• [COLLECTED MATERIAL]

start

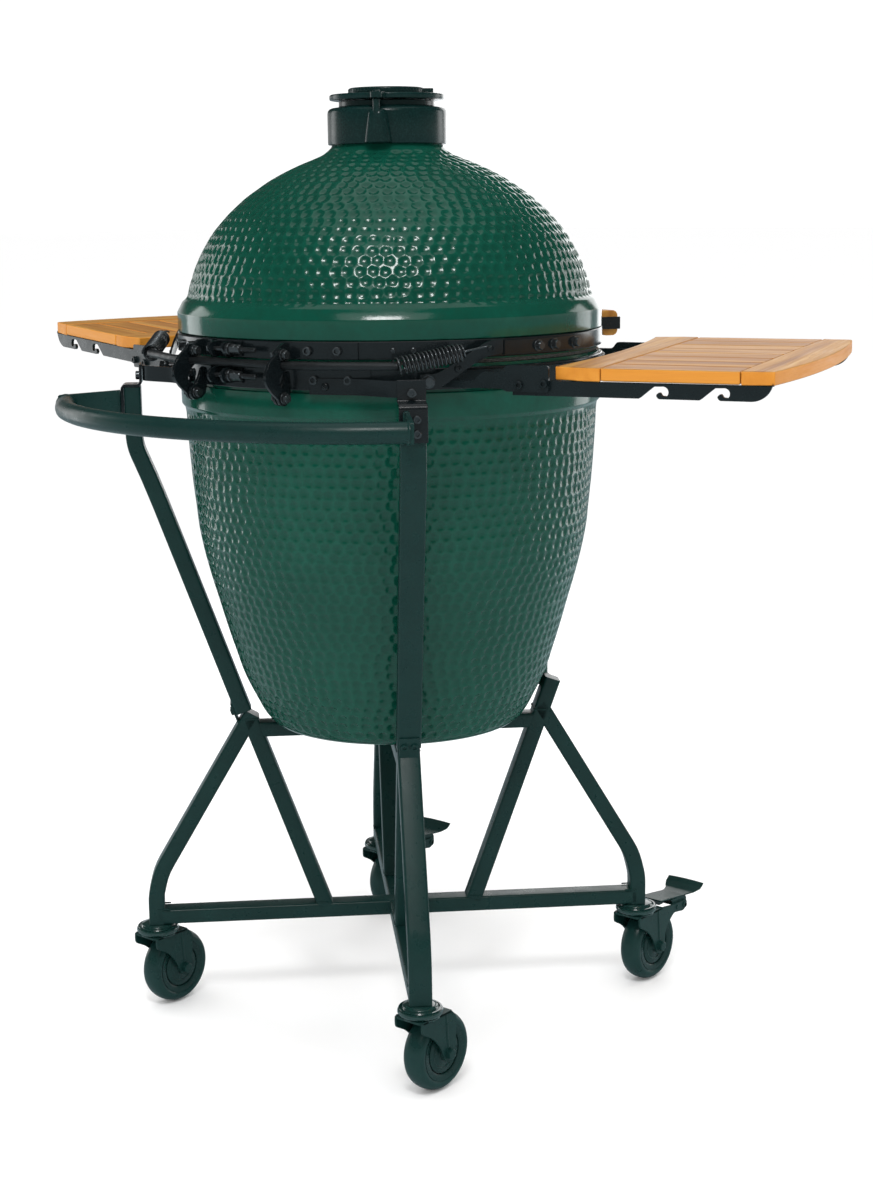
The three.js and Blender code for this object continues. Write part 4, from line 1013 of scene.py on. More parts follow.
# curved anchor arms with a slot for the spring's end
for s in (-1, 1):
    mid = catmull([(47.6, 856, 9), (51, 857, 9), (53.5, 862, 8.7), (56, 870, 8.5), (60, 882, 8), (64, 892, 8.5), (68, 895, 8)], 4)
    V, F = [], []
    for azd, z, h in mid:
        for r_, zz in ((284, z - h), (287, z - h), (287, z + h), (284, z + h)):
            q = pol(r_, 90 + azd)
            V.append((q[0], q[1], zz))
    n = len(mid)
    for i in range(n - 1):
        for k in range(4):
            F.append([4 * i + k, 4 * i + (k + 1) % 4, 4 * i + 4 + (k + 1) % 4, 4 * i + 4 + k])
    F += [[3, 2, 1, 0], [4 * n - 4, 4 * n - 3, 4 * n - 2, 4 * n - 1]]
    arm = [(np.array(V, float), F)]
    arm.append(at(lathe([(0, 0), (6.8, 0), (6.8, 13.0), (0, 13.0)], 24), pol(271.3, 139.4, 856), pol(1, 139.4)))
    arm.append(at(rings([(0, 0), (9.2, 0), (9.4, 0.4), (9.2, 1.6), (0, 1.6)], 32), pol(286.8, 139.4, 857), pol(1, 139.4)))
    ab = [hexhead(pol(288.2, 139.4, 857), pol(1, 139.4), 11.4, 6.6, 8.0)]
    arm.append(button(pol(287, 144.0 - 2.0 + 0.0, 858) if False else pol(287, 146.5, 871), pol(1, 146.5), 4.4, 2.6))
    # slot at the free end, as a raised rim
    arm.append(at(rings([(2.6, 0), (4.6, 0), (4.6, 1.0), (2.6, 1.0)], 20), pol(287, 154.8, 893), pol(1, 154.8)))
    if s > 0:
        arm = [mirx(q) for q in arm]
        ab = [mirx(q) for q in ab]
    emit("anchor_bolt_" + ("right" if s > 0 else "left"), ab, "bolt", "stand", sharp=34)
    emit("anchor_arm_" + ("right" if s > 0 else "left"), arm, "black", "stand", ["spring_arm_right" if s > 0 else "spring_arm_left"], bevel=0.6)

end

• [EXERCISE DIRECTIONS] Exactly reproduce every line of the data above.

• [RESPONSE BELOW]
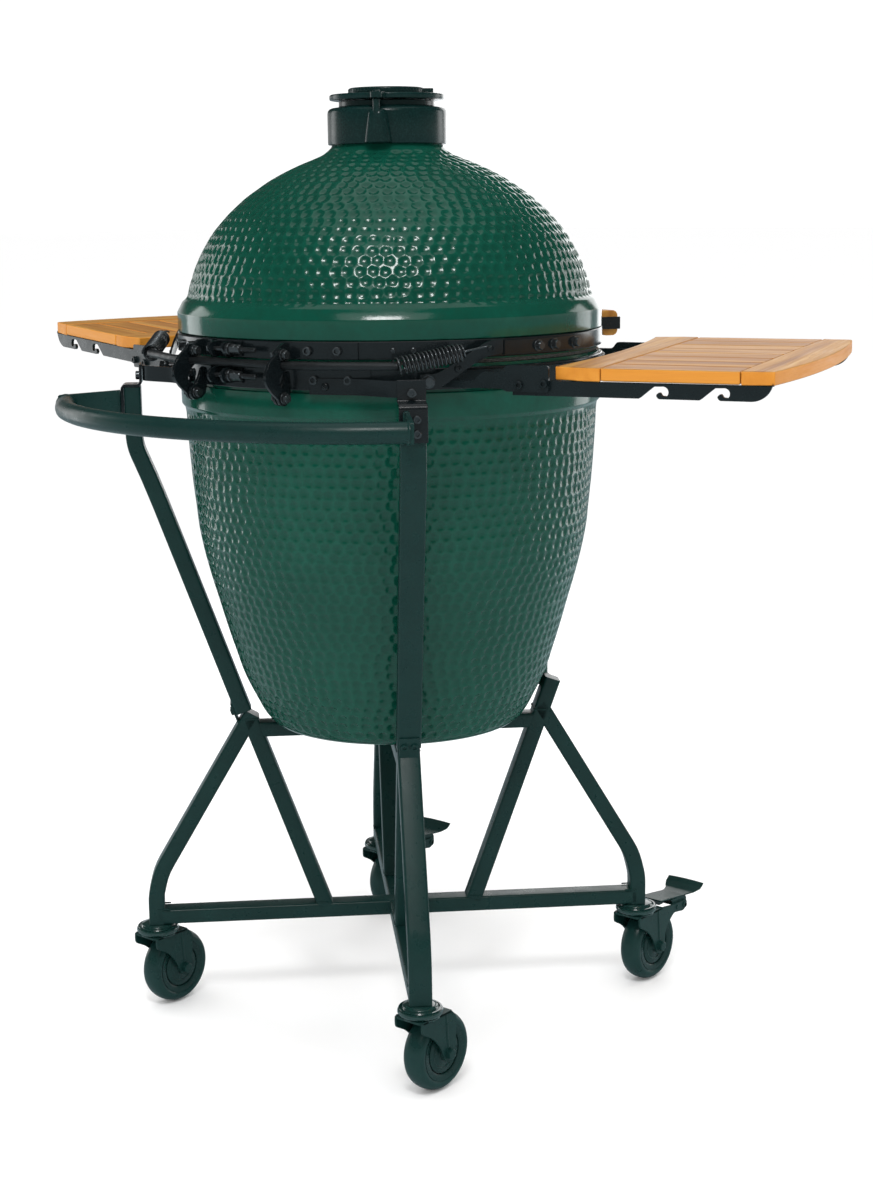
The three.js and Blender code for this object continues. Write part 4, from line 1013 of scene.py on. More parts follow.
# curved anchor arms with a slot for the spring's end
for s in (-1, 1):
    mid = catmull([(47.6, 856, 9), (51, 857, 9), (53.5, 862, 8.7), (56, 870, 8.5), (60, 882, 8), (64, 892, 8.5), (68, 895, 8)], 4)
    V, F = [], []
    for azd, z, h in mid:
        for r_, zz in ((284, z - h), (287, z - h), (287, z + h), (284, z + h)):
            q = pol(r_, 90 + azd)
            V.append((q[0], q[1], zz))
    n = len(mid)
    for i in range(n - 1):
        for k in range(4):
            F.append([4 * i + k, 4 * i + (k + 1) % 4, 4 * i + 4 + (k + 1) % 4, 4 * i + 4 + k])
    F += [[3, 2, 1, 0], [4 * n - 4, 4 * n - 3, 4 * n - 2, 4 * n - 1]]
    arm = [(np.array(V, float), F)]
    arm.append(at(lathe([(0, 0), (6.8, 0), (6.8, 13.0), (0, 13.0)], 24), pol(271.3, 139.4, 856), pol(1, 139.4)))
    arm.append(at(rings([(0, 0), (9.2, 0), (9.4, 0.4), (9.2, 1.6), (0, 1.6)], 32), pol(286.8, 139.4, 857), pol(1, 139.4)))
    ab = [hexhead(pol(288.2, 139.4, 857), pol(1, 139.4), 11.4, 6.6, 8.0)]
    arm.append(button(pol(287, 144.0 - 2.0 + 0.0, 858) if False else pol(287, 146.5, 871), pol(1, 146.5), 4.4, 2.6))
    # slot at the free end, as a raised rim
    arm.append(at(rings([(2.6, 0), (4.6, 0), (4.6, 1.0), (2.6, 1.0)], 20), pol(287, 154.8, 893), pol(1, 154.8)))
    if s > 0:
        arm = [mirx(q) for q in arm]
        ab = [mirx(q) for q in ab]
    emit("anchor_bolt_" + ("right" if s > 0 else "left"), ab, "bolt", "stand", sharp=34)
    emit("anchor_arm_" + ("right" if s > 0 else "left"), arm, "black", "stand", ["spring_arm_right" if s > 0 else "spring_arm_left"], bevel=0.6)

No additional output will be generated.